Thursday, February 4, 2016

Bishop's Note: February 04, 2016 Spiritual Disciplines - Fasting

Bishop Eric Menees

Perhaps it's because I'm halfway to 108, but time seems to speed up, rather than slow down, the older I get. This year Easter comes early, and so Lent comes very early - Ash Wednesday is in just one week away!

Over the next few weeks, I will be focusing on Spiritual Disciplines, both for the season of Lent, and for a lifetime with the Lord. 

Spiritual Disciplines are those exercises/actions/habits that do not necessarily come to us naturally, but are designed to intentionally develop our relationship with the Lord. Richard Foster, in his book Celebration of Disciplines, says: “God has given us the Disciplines of the spiritual life as a means of receiving His grace. The Disciplines allow us to place ourselves before God so that He can transform us.… They are God’s means of grace.”  (Pg. 6) 

As we enter into this Season of Lent - the forty days of preparation leading to Easter - won't you consider a new Spiritual Discipline?  These are not simply designed for a forty day trial - simply to be abandoned on Easter - but for a transformed life with our Lord and Savior Jesus Christ!

While there are a number of disciplines, over the next few weeks I'd like to focus on Fasting, Prayer, Service, Simplicity, Spiritual Direction, Solitude, and Reconciliation. 

In the church there are traditional days of fasting, which include Ash Wednesday and Good Friday. Fasting can be defined in many ways including forgoing all food and drink for 24 hours, forgoing food but drinking water, or forgoing food during daylight hours and only having a very small and simple meal in the evening. You should be wise and discerning regarding your own physical requirements - for example, people with diabetes or hyperglycemia should not fast. For me personally, I like to fast with no food but drinking water on Ash Wednesday and Good Friday, and then on Fridays I'll fast during the daylight hours and have just a very simple meal in the evening. 

So why fast? Fasting has a unique way of turning our eyes on God. In his book, The Spirit of the Disciplines, Dallas Willard says: “Fasting confirms our utter dependence upon God by finding in him a source of sustenance beyond food.” (Pg 166) This is why fasting can be very significant when combined with intense or extended periods of prayer. Jesus demonstrates this spiritual discipline with his forty days of fasting while battling Satan in the desert, immediately following his baptism (Luke chapter 4).

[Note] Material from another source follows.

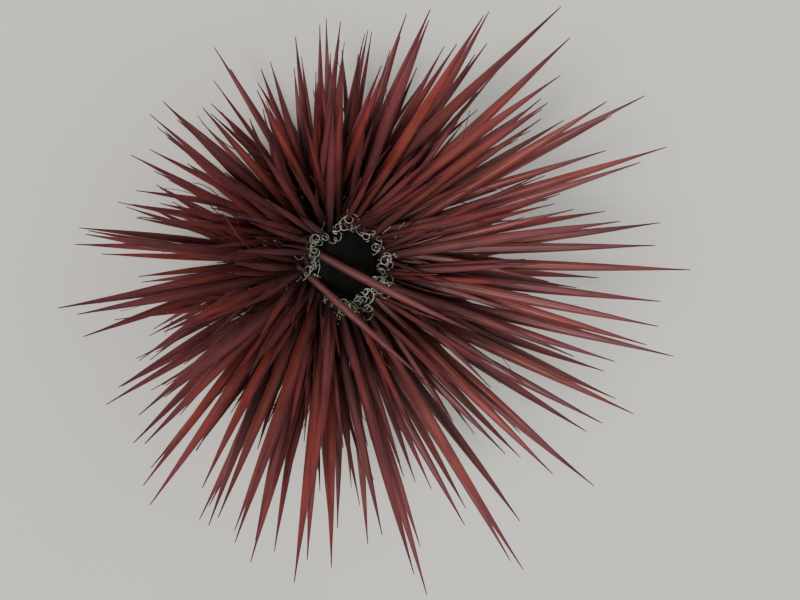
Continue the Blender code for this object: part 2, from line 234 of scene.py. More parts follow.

As you fast, be sure to spend the time you'd normally sit down to a meal to sit down with the Lord for prayer. 

I pray you all a Blessed Lent!

Catechism Questions: 231 - 236

231.     What is vocal prayer?
In vocal prayer I pray to God using spoken words.
232.    What is thanksgiving?
In thanksgiving I express my gratitude to God for his grace, favor, providential goodness, and answers to my prayers.
233.    What is petition?
         In petition I make requests to God on my own behalf.
234.    What is intercession?
         In intercession I make requests to God on the behalf of others.
235.    What is meditation?
In meditation I prayerfully read and reflect upon Holy Scripture according to its intended meaning, with openness to personal spiritual direction from God. 
236.    What is contemplation?

In contemplation I lift my heart in love to God without any deliberate flow of thoughts or words.